Слушая разговор Юрковского, Быкова и Крутикова, мы понимаем, что они просто по-мужски шутят, что они выше пошлых вкусов и сомнительных выражений, и все же удивляемся, зачем понадобилось Стругацким применять такой тяжеловесный, с позволения сказать, «юмор». Неужели космонавтов, живущих в 2000 году, может забавлять подобный разговор?
Но не будем осуждать Юрковского, Быкова, Крутикова — они люди старшего поколения, так сказать, с пережитками прошлого, хотя и живут в будущем.
Скорей туда, на Эйномию, к молодым, к «смерть-планетчикам»! Там живут и работают «настоящие люди», так их называют авторы этой повести.
«…Двадцать семь человек, крепкие, как алмазы, умные, смелые, я бы сказал, даже отчаянно смелые! Цвет человечества!» — говорит Юрковский, и мы, читатели, верим ему.
И вот мы на Эйномии. «…Дежурный диспетчер встретил Юрковского и Юру у кессона. Это был долговязый, очень бледный, веснушчатый человек. Глаза у него были бледно-голубые и равнодушные».
И далее: «Эзра стоял и совершенно равнодушно моргал желтыми коровьими ресницами».
Убедившись, что читатели хорошо себе представили человека будущего, авторы постепенно представляют нам других «смерть-планетчиков».
Мы не будем рисовать их портреты, так как и сами авторы очень мало пишут о них.
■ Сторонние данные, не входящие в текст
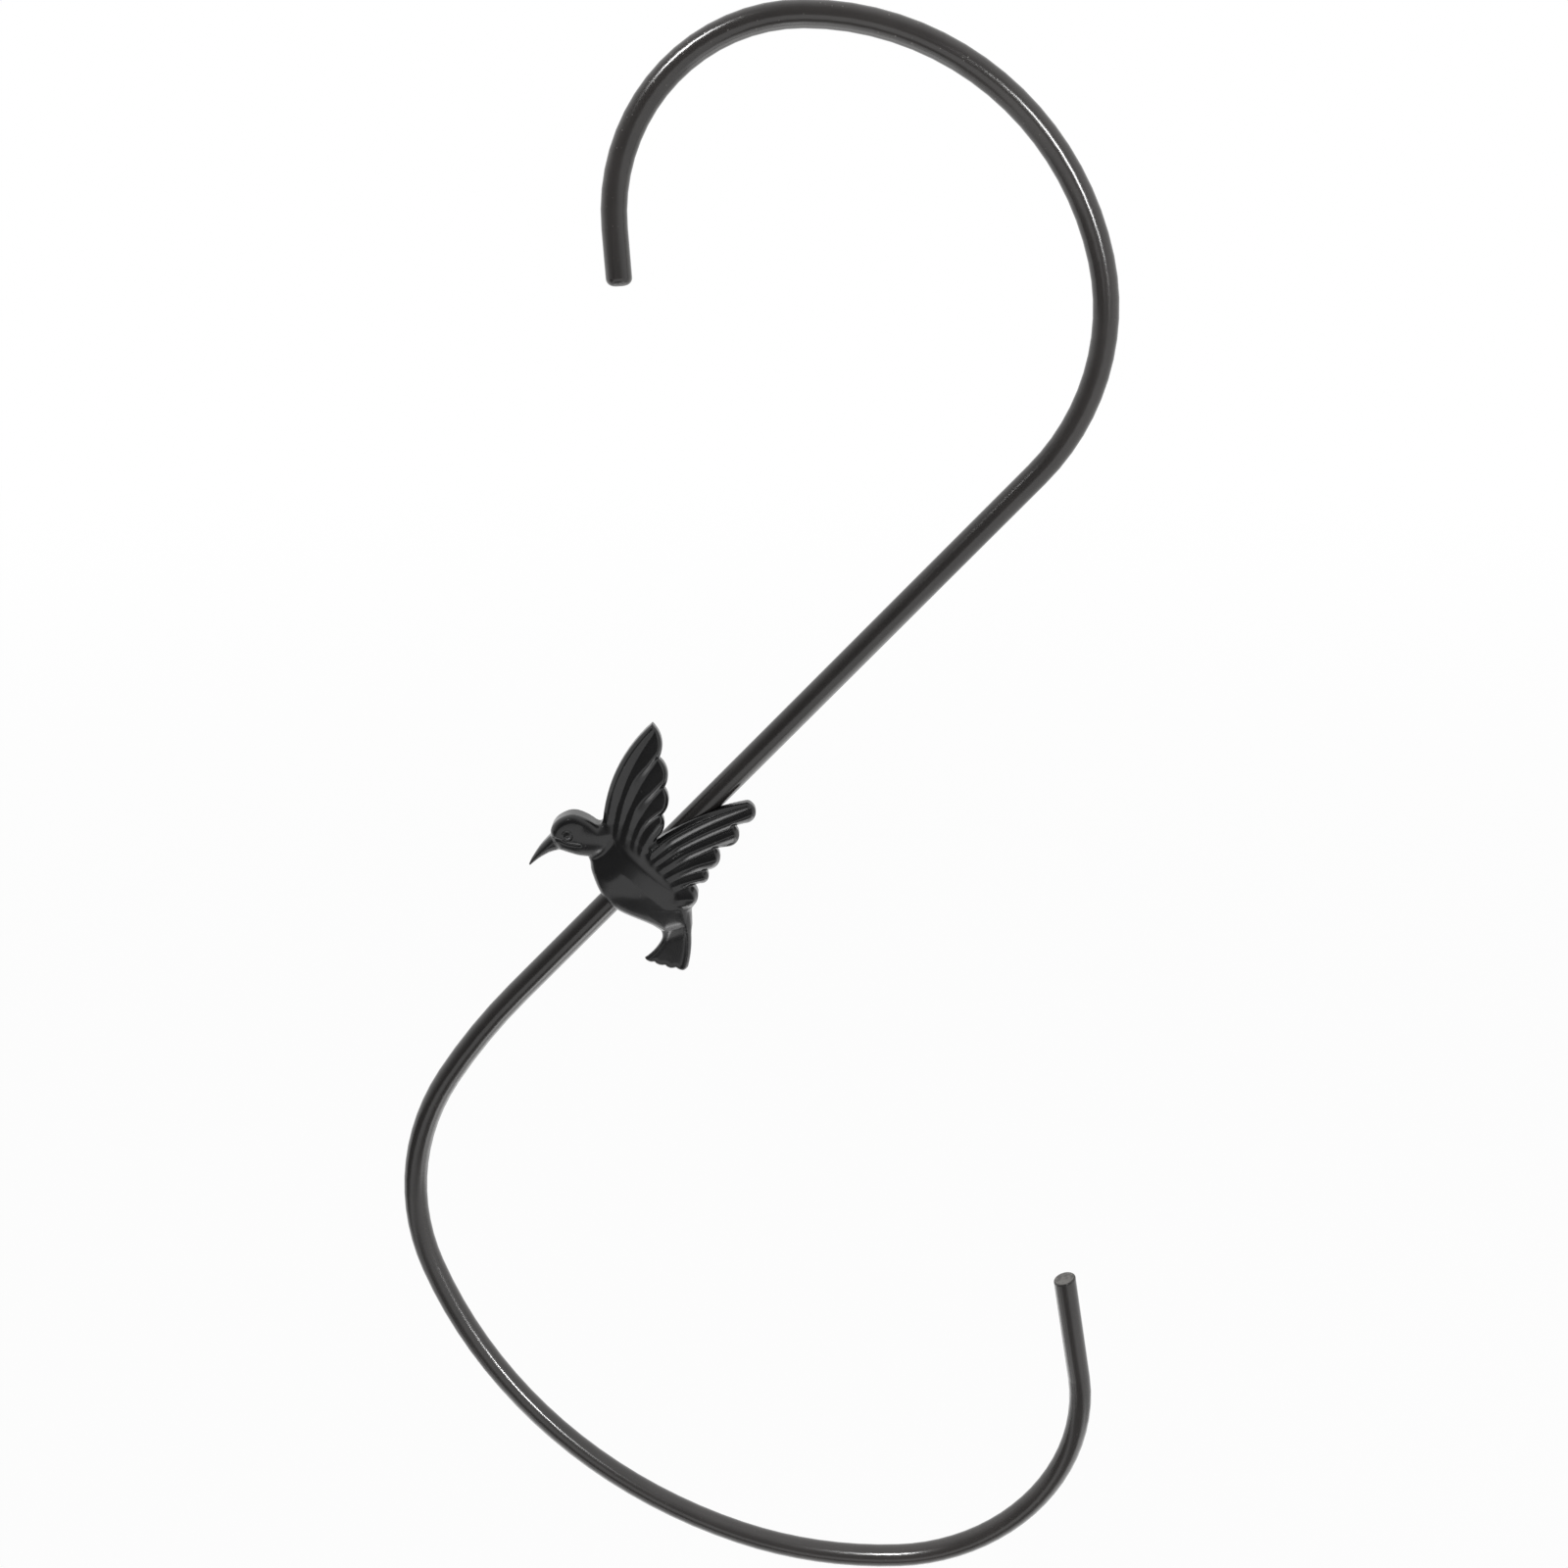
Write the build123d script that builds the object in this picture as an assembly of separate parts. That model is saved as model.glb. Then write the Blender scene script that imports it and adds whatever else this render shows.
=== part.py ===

Мы знаем только то, что у них у всех широкие спины. «…Чей-то зеркально выбритый череп и еще один затылок, мускулистый, с фиолетовыми следами фурункулов».
Вот и все портреты «настоящих людей». Кто же все-таки эти молодые парни в возрасте от двадцати пяти до тридцати четырех лет? Кроме того, что это люди крепкие, как алмаз, умные, смелые, авторы предпочитают не распространяться о них, они просто восхищаются ими. Но когда читатель пытается представить себе этих парней, в памяти у него невольно возникают запорожцы. Сравнение с запорожцами нами не выдумано. Это сравнение дают и сами авторы. «…Все сейчас стоят хорошо, как запорожцы на картине у Репина. Только не хлопайте друг друга по голой спине».
А разговор начальника космической станции с подчиненными разве не смахивает на разговор Тараса Бульбы с сыновьями:
«Шестой! Сашка! Куда ты лезешь, безумный? Пожалей своих детей. Отскочи на сто километров. Там опасно!»
«…Девятый, а ну, прогуляйся еще чуть вперед…»
«…Шестой, ты делаешь успехи. Я от тебя уже заболел… Вернись на двадцать километров, я все прощу».